Western sanctions on Russia cost Exxon more than others

 

(Wall Street Journal; May 8) - ExxonMobil is suffering from sanctions on Russia. The same can’t be said for other big Western companies, or for Russian oil production. The sanctions, imposed by the U.S. and European Union in 2014 after Russia’s annexation of the Crimea region of Ukraine, were meant to limit Russia’s pursuit of new technology for extracting oil and gas. The measures specifically targeted deepwater drilling planned in the Black Sea, Arctic operations and the use of fracking technology in Siberia.

 

The terms were a blow to Exxon because drilling in those areas was at the heart of a landmark deal the company struck a few years before to partner with Russia’s state oil firm Rosneft.
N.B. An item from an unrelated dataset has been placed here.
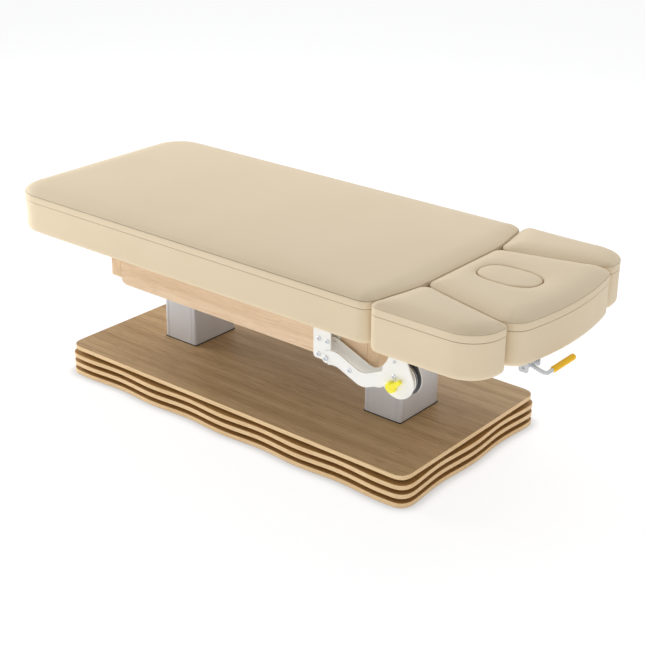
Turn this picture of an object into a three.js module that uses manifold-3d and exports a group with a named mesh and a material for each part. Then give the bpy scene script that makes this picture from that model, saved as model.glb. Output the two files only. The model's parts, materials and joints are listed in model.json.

At the same time, some of Exxon’s European rivals are moving ahead with projects in Russia, many under partnerships begun before the sanctions. BP was allowed to keep its nearly 20 percent stake in Rosneft, which contributed $590 million to BP’s net earnings in 2016.

 

Italy’s Eni is preparing to drill a Black Sea well later this year in partnership with Rosneft and also plans to explore Arctic waters. The EU allowed partnerships in place at the time of sanctions to continue. Other European companies proceeding in Russia include Norway’s Statoil, which has a pre-existing venture with Rosneft that will require drilling similar to modern fracking in the U.S. Statoil also continues oil drilling in Siberia. France’s Total, together with a Russian partner subject to sanctions, is building an LNG export plant in the Arctic, a project that advanced by turning to China for financing.

 

“If the ultimate objective was to curb Russian industry, it isn’t clear that’s taken place,” said Bill Arnold, a former Shell exec and U.S. Export-Import Bank senior vice president.